Opinião
A Justiça chegou ao futebol, doa a quem doer
2018-09-13 14:00:00

A ideia de que os ricos e poderosos estão a salvo e conseguem escapar a tudo, uma ideia que durante muitos anos fez escola em Portugal parece finalmente estar a cair em desuso. Aqui e ali eles começam a ser escrutinados e objeto de investigação séria. Se a Justiça agiu assim nos últimos anos contra altos responsáveis políticos e da banca porque razão o futebol teria de continuar a gozar de impunidade.

Sauda-se, por isso, a operação desencadeada pelo Ministério Púbico que visa o Benfica no processo E-Toupeira e o Sporting no caso Cashball, se for deduzida acusação ao clube leonino naquele processo. Assim como, noutro plano, a recente decisão, inédita, do Conselho de Disciplina da Federação Portuguesa de Futebol em punir o Benfica, o SC Braga e o FC Paços de Ferreira com um jogo à porta fechada por mau comportamento dos adeptos.

As coisas estão a mexer. E a mudar. Depois de muitos anos de inoperância, a Justiça começa a chegar ao futebol. Começa-se a investigar quem gozava do estatuto de estar sempre a salvo de qualquer investigação. Sem olhar a cores clubisticas e a interesses dominantes. Como deve ser. Um bom sinal que, infelizmente os clubes ainda não acompanham. Reagem como virgens ofendidas, tecem teorias da conspiração como se o mundo estivesse todo contra eles, defendem quase sempre o indefensável e optam pela fuga para a frente em vez de corrigirem comportamentos desviantes da verdade desportiva. Estou em crer que com a chegada de novos gestores ao futebol, mais jovens e mais bem preparados as coisas vão melhorar e um dos maiores flagelos não só do futebol mas da sociedade em geral, a corrupção, começará a ser devidamente atacada.

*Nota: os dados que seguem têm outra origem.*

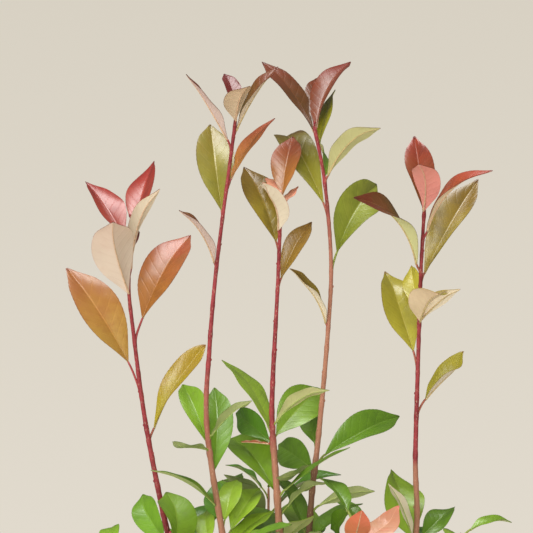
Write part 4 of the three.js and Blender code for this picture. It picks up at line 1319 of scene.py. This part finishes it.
def wood_radii(stem, lengths, nodes, wood):
    """A stem's radii: flared where it leaves older wood, and swollen a little at each node."""
    past = np.maximum(0, lengths - wood.flare_start)
    radii = stem_radius(stem, lengths) * (1 + wood.flare * np.exp(-past / wood.flare_reach))
    for node in nodes:
        radii = radii * (1 + wood.swell * np.exp(-((lengths - node) / wood.swell_reach) ** 2))
    return radii


def limb_tube(shell, limb, cell):
    stem, wood = limb.stem, LIMB_WOOD
    lengths = np.linspace(0, stem.total, int(stem.total / wood.step))
    centres = centre_line(stem, lengths)
    radii = wood_radii(stem, lengths, limb_nodes(limb), wood)
    radii = radii * lerp(wood.tip, 1, smooth(stem.total, stem.total - wood.tip_reach, lengths))
    rings, outward = tube_rings(centres, radii, wood.sides)
    rough = np.array([[noise.noise(Vector(p * wood.grain_scale)) for p in ring] for ring in rings])
    rings = rings + outward * (rough * wood.grain * np.clip(radii[:, None] / 2, 0.3, 2))[..., None]
    add_tube(shell, rings, "stem", stem_age(limb, centres[:, 2]), cell)


def trunk_tube(shell, cell):
    """The trunk, ridged where its roots begin and rough all the way up."""
    stem = make_stem(TRUNK.route, (1, 1))
    heights = np.arange(TRUNK.heights[0], TRUNK.heights[-1], TRUNK.step)
    centres = np.stack([np.interp(heights, stem.points[:, 2], stem.points[:, k]) for k in (0, 1)]
                       + [heights], 1)
    radii = np.interp(heights, TRUNK.heights, TRUNK.radii)
    rings, outward = tube_rings(centres, radii, TRUNK.sides)
    turn = np.arctan2(outward[..., 1], outward[..., 0])
    ridges = np.maximum(0, np.cos(TRUNK.roots * turn + TRUNK.root_turn))
    ridges = ridges * smooth(*TRUNK.root_heights, heights)[:, None] * TRUNK.root_depth
    relief = np.array([[noise.fractal(Vector(p * TRUNK.grain), 1.0, 2.0, 4) for p in ring]
                       for ring in rings])
    relief = relief * lerp(*TRUNK.relief, smooth(*TRUNK.relief_heights, heights))[:, None]
    add_tube(shell, rings + outward * (ridges + relief)[..., None], "bark", 2.0, cell)


def add_bud(shell, place, radius, bearing, size, age, cell):
    """A pointed bud, pressed against its stem."""
    lean = unit(heading(bearing, 0) * 0.3 + place.tangent)
    root = place.point + heading(bearing, 0) * radius * 0.85
    share = np.linspace(0, 1, BUD.rings)
    centres = root + lean[None] * (share * size * BUD.slender)[:, None]
    radii = size * np.sin(np.pi * np.clip(share * 0.8 + 0.16, 0, 0.985)) ** 0.9
    rings, _ = tube_rings(centres, radii, BUD.sides, (0.3, 0.5, 0.81))
    add_tube(shell, rings, "stem", age, cell)


def limb_buds(limb):
    """Each bud's place, stem radius, bearing, size and age: one above each node, one at the tip."""
    bearing = limb.seed * 31.0
    for node in limb_nodes(limb):
        place = at_length(limb.stem, node + BUD.above_node)
        near = [leaf for leaf in limb.leaves if abs(leaf[0] - place.point[2]) < 8]
        bearing = near[0][1] if near else bearing + GOLDEN_ANGLE
        age = float(stem_age(limb, place.point[2])) * 0.8
        yield place, place.radius, bearing, 0.22 * place.radius + 0.3, age
    tip = at_length(limb.stem, limb.stem.total - 1)
    yield tip, BUD.tip_radius, limb.seed * 17.0, BUD.tip_size, 0.0


def wood_piece():
    shell = Shell("wood")
    trunk_tube(shell, (0.01, 0.01, 0.1, 0.45))
    for i, limb in enumerate(LIMBS):
        limb_tube(shell, limb, (0.13 + 0.04 * i, 0.01, 0.034, 0.98))
    buds = [bud for limb in LIMBS for bud in limb_buds(limb)]
    for i, bud in enumerate(buds):
        row, column = divmod(i, BUD_CELLS.per_row)
        add_bud(shell, *bud, (BUD_CELLS.left + BUD_CELLS.wide * column,
                              BUD_CELLS.low + BUD_CELLS.high * row, 0.013, 0.026))
    piece = shell.build("bark", "age", bake=True)
    nodes = ["trunk"] + [f"{limb.name}_bough" for limb in LIMBS]
    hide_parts(*nodes, *[f"{limb.name}_shoot" for limb in LIMBS if "top" in limb.foliage])


def twig_piece():
    """Every twig that bears a leaf, ending just past its last one."""
    shell, wood = Shell("twigs"), TWIG_WOOD
    grown = [twig for limb in LIMBS for mass in limb.masses.values() for twig in mass.twigs]
    twigs = [twig for twig in grown if twig.reach]
    per_row = math.ceil(math.sqrt(len(twigs)))
    for i, twig in enumerate(twigs):
        lengths = np.linspace(0, min(twig.total, twig.reach + 1), wood.rings)
        nodes = [twig.total * k / TWIG.leaves for k in range(1, TWIG.leaves + 1)]
        radii = wood_radii(twig, lengths, nodes, wood)
        radii[-1] *= wood.tip
        rings, _ = tube_rings(centre_line(twig, lengths), radii, wood.sides)
        cell = ((i % per_row) / per_row, (i // per_row) / per_row, 0.9 / per_row, 0.9 / per_row)
        add_tube(shell, rings, "stem", lerp(*wood.ages, lengths / twig.total), cell)
    shell.build("bark", "age", bake=True)


wood_piece()
twig_piece()

# ---- Pot and soil meshes ----


def rounded(profile, radius, steps=5):
    """A profile with its corners rounded, except its two ends on the axis."""
    points = [np.array(p, float) for p in profile]
    out = [points[0]]
    for before, here, after in zip(points, points[1:], points[2:]):
        a, b = before - here, after - here
        cut = min(radius, np.linalg.norm(a) * 0.45, np.linalg.norm(b) * 0.45)
        start, end = here + unit(a) * cut, here + unit(b) * cut
        for share in np.linspace(0, 1, steps):
            out.append((1 - share) ** 2 * start + 2 * share * (1 - share) * here + share**2 * end)
    return np.array(out + [points[-1]])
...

Em entrevista ao jornal O Jogo, José Manuel Meirim colocou o dedo na ferida. "Há uma teoria de conspiração em que não se ataca, nem se critica a própria decisão. O que vem à cabeça é que num caso foi assim e noutro assado (...) Não sou como os arguidos gourmet deste país, que a primeira coisa que fazem em casos em que são arguidos é dizer: "Ai, eu durmo muito bem, estou de consciência tranquila".

A Justiça, que deve ser transversal a todas as áreas da sociedade, parece ter chegado ao futebol português. E afinal há esperança de começar-se a combater uma sensação de impunidade de que o desporto-rei tem vivido de há muito, como se de uma sociedade secreta se tratasse. Aguarda-se, porém, que tenha vindo para ficar. Doa a quem doer. E não haja medo de aplicar medidas duras, como aconteceu em Itália com o Calciocaos, em 2006, e que visava a época de 2004/05, o caso que levou à descida de divisão da Juventus e a um novo campeão. Na altura, vários clubes da elite do futebol italiano foram apanhados em escutas telefónicas na tentativa de condicionamento das equipas de arbitragem. Juventus, Milan, Fiorentina, Lazio e Reggina manteriam, através de dirigentes com altos cargos, uma relação estreia com os organismos que nomeavam os árbitros para os diversos encontros de Serie A e Serie B, manipulando, a seu favor, os nomes dos juízes escolhidos.